A filtered object creator module 120 of system 100 is adapted to calculate (step 1200) k filtered objects FO1 to FO3 by filtering the n-dimensional data object 202 with k filter functions F1 to F3. Thereby, each filter function has a dimension dF with dF<n. Each filter function F1, F2, F3, in the space of the data object 202, is missing at least one of the n dimensions x, y, z of the data object such that none of the n dimensions of the data object is missing in all filter functions. For example, for a 3D object, a filter function may be a 2D filter or a 1D filter. For a 4D object, a filter function can be one-dimensional, two-dimensional or three-dimensional, and so on. In the example, the filtered object FO1 is obtained by applying the 2D filter function F1 (e.g., a 2D kernel function) to each x-y layer of the data object 202 (i.e., the data points of the data object in layers that are parallel to the x-y plane). The result is a stack of filtered x-y layers which are stacked on top of each other in the z-direction. For FO1, no filtering is performed in z-direction leading to artefacts in the filtered object. As explained in more detail in the context of FIG. 4A, such artefacts can easily be localized in a transformation space (e.g., K-space). The filtered object FO2 is obtained in the same manner but with the x-z layers of data object 202 being filtered with the filter function F2 in the x-z plane. The filtered layers of FO2 are stacked on top of each other in the y-direction. Finally, the filtered object FO3 is obtained in the same manner but with the y-z layers of data object 202 being filtered with the filter function F3 in the y-z plane. The filtered layers of FO3 are stacked on top of each other in the x-direction. For higher dimensional data objects, filters for combinations sub-dimensions will lead to more complex filtered objects. For example, when adding a time dimension to data object 202, a 2D filter function complying with the above constraints for filter functions can include the same filter functions as in the 3D example. In addition, a filter function may be defined in the x-time plane or the y-time plane, and so on. 3D filter functions can also be used—for example, a filter function in the 3D x-y-z “plane” with the filtered 3D-“layers” (volumes) being stacked on top of each other in the time-direction, or filtered x-y-t volumes being stacked in the z-dimension, etc.

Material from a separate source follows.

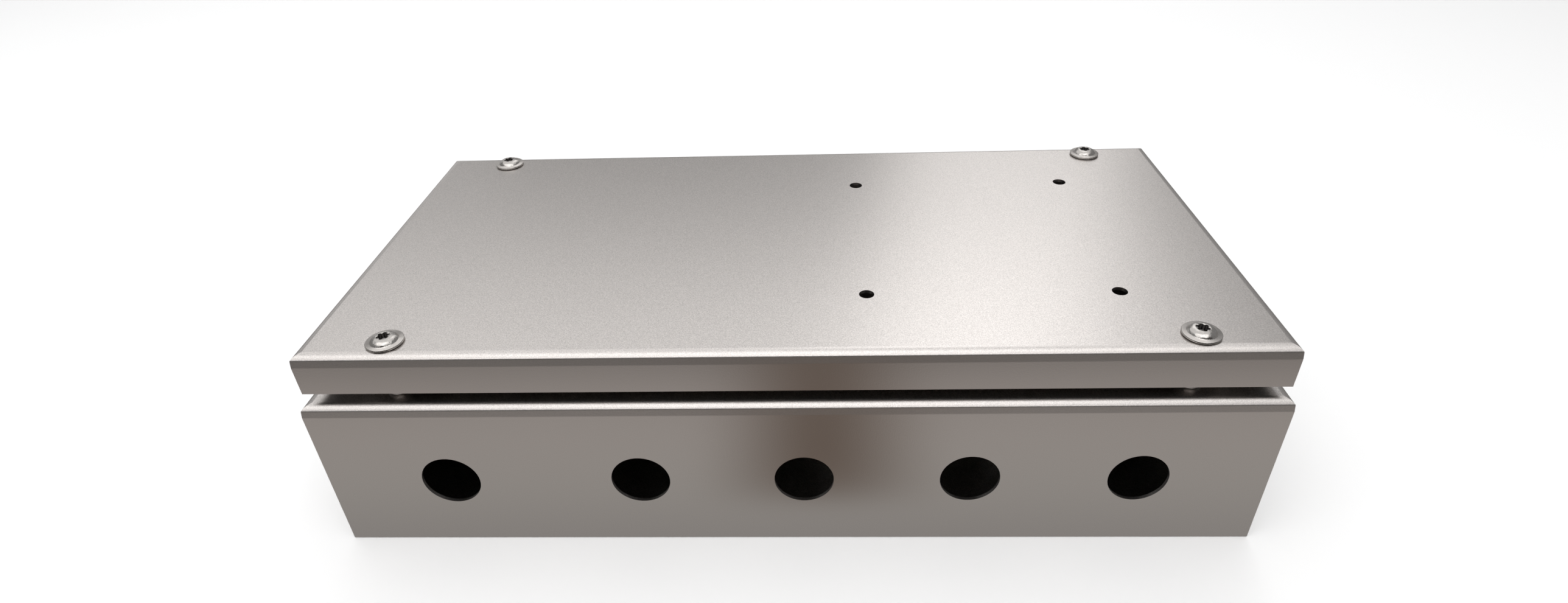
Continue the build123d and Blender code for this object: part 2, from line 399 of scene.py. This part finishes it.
def vary(tree, shader, name, factor, low, high):
    """Lets one value of the shader follow a noise between two ends."""
    spread = add_node(tree, "ShaderNodeMapRange", from_min=NOISE_LOW, from_max=NOISE_HIGH)
    tree.links.new(factor, spread.inputs["Value"])
    if isinstance(low, tuple):
        tint = add_node(tree, "ShaderNodeMix", data_type="RGBA")
        tint.inputs["A"].default_value = (*low, 1)
        tint.inputs["B"].default_value = (*high, 1)
        tree.links.new(spread.outputs["Result"], tint.inputs["Factor"])
        tree.links.new(tint.outputs["Result"], shader.inputs[name])
    else:
        spread.inputs["To Min"].default_value = low
        spread.inputs["To Max"].default_value = high
        tree.links.new(spread.outputs["Result"], shader.inputs[name])


def new_metal(name, colour=None):
    """A metal: a node material whose colour, if it is even, sits on the shader itself."""
    material, tree, shader = new_material(name)
    shader.inputs["Metallic"].default_value = 1.0
    if colour:
        shader.inputs["Base Color"].default_value = (*colour, 1)
    return material, tree, shader


# %% [markdown]
# ## Satin sheet
#
# The body and the lid are blasted stainless sheet. Close up it is a field of tiny pits, some
# lighter and some darker, which shows most on what faces up and hardly at all on the walls.
# Folding stretches the sheet over the bend, and there its gloss is softer.
# Both depend on which way the surface faces, so the tree reads the height of the surface's
# normal: 1 where it faces up, 0 on a wall.

# %% Satin sheet, for the body and the lid
PIT_SCALE = 2000.0
PIT_DEPTH = 0.00002
SPECKLE_SCALE = 3000.0
WALL_SPECKLE = 0.03
TOP_SPECKLE = 0.2
SHEET_TINT = (0.62, 0.587, 0.565)
FLAT_ROUGHNESS = 0.3
BEND_ROUGHNESS = 0.44
SOFT_BENDS = [
    (0.0, FLAT_ROUGHNESS),
    (0.04, FLAT_ROUGHNESS),
    (0.1, BEND_ROUGHNESS),
    (0.8, BEND_ROUGHNESS),
    (0.99, FLAT_ROUGHNESS),
    (1.0, FLAT_ROUGHNESS),
]


def satin_sheet():
    """Stainless sheet with fine pits, a speckle on what faces up and soft bends."""
    material, tree, shader = new_metal("satin_sheet")
    links = tree.links
    place = add_node(tree, "ShaderNodeTexCoord")
    facing = add_node(tree, "ShaderNodeSeparateXYZ")
    links.new(place.outputs["Normal"], facing.inputs[0])
    up = facing.outputs["Z"]

    strength = maths(tree, "MULTIPLY_ADD", up, TOP_SPECKLE - WALL_SPECKLE, WALL_SPECKLE)
    speckle = maths(tree, "MULTIPLY_ADD", noise(tree, SPECKLE_SCALE), 5.0, -2.5)
    tint = add_node(tree, "ShaderNodeVectorMath", operation="SCALE")
    tint.inputs["Vector"].default_value = SHEET_TINT
    links.new(maths(tree, "MULTIPLY_ADD", speckle, strength, 1.0), tint.inputs["Scale"])
    links.new(tint.outputs["Vector"], shader.inputs["Base Color"])

    softness = [(tilt, (roughness,) * 3) for tilt, roughness in SOFT_BENDS]
    links.new(colour_ramp(tree, up, softness), shader.inputs["Roughness"])
    bump(tree, shader, noise(tree, PIT_SCALE), PIT_DEPTH)
    return material


# %% [markdown]
# ## The screws' three finishes
#
# A cold-headed screw is bright on its dome, where shallow dents break up the highlights.
# Its collar was stamped flat and is an even satin, and the recess is painted nearly black as the
# shade that falls in it. Three small materials do this, and the faces are sorted by
# their distance from the screw's axis when the threads are made.

# %% Bright dome, satin collar and dark recess
DENT_SCALE, DENT_DEPTH = 600.0, 0.00016
SCRATCH_SCALE, SCRATCH_DEPTH = 3000.0, 0.00003
COLLAR_GRAIN_SCALE, COLLAR_GRAIN_DEPTH = 2600.0, 0.00004


def bright_steel():
    """Cold-headed stainless: smooth, with shallow dents that break up its highlights."""
    material, tree, shader = new_metal("bright_steel", (0.49, 0.467, 0.445))
    vary(tree, shader, "Roughness", noise(tree, 900.0), 0.17, 0.32)
    dents = bump(tree, shader, noise(tree, DENT_SCALE, 1.0), DENT_DEPTH)
    bump(tree, shader, noise(tree, SCRATCH_SCALE), SCRATCH_DEPTH, dents)
    return material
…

The k filtered objects FO1 to FO3 are then transformed 1300 by an invertible integral transformation 130 into k transformed filtered objects TFO1 to TFO3. For example, the invertible integral transformation may be a Fourier transformation, a wavelet transformation or a cosine transformation. For example, when using a Fourier transformation, the transformation space is the Fourier space (K-space). A person skilled in the art may use other transformations as long as the respective transformation space allows the localization of artefacts which are introduced into the filtered objects by the filtering.

Turning briefly to FIG. 4A, two layers (cross-sections) 411, 412 of transformed filtered objects (based on a 3D data object) are illustrated (after a Fourier transformation) in K-space. Transformed filtered layer 411 shows an artefact 411x which extends in the kx-direction. This results from a 2D filter function in the y-z plane which leads to such artefacts in the unfiltered x-direction. Transformed filtered layer 412 shows an artefact 412y which extends in the ky-direction. This results from a 2D filter function in the x-z plane which leads to such artefacts in the unfiltered y-direction.

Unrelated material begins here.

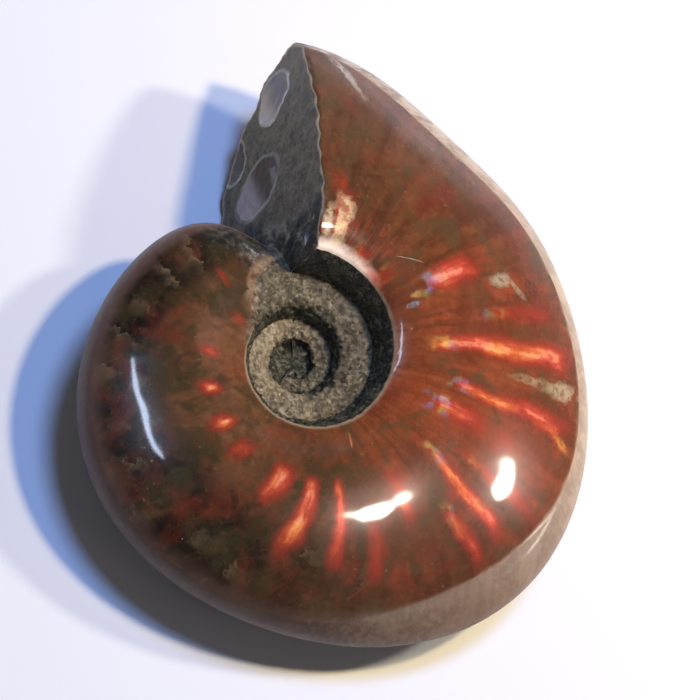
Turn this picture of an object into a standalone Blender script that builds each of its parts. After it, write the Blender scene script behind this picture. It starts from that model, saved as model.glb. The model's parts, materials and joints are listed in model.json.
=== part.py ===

The kx and ky axes of K-space correspond to the horizontal (x-) and vertical (y-) axes of the original 3D data object. The kx- and ky-axes, however, represent spatial frequencies in the x- and y-directions rather than positions. As known by a skilled person, the individual points (kx,ky) in K-space do not correspond one-to-one with individual data points (x,y) (e.g., pixels) in the image. Each K-space point contains spatial frequency and phase information about every pixel in the final image. Conversely, each pixel in the image maps to every point in K-space.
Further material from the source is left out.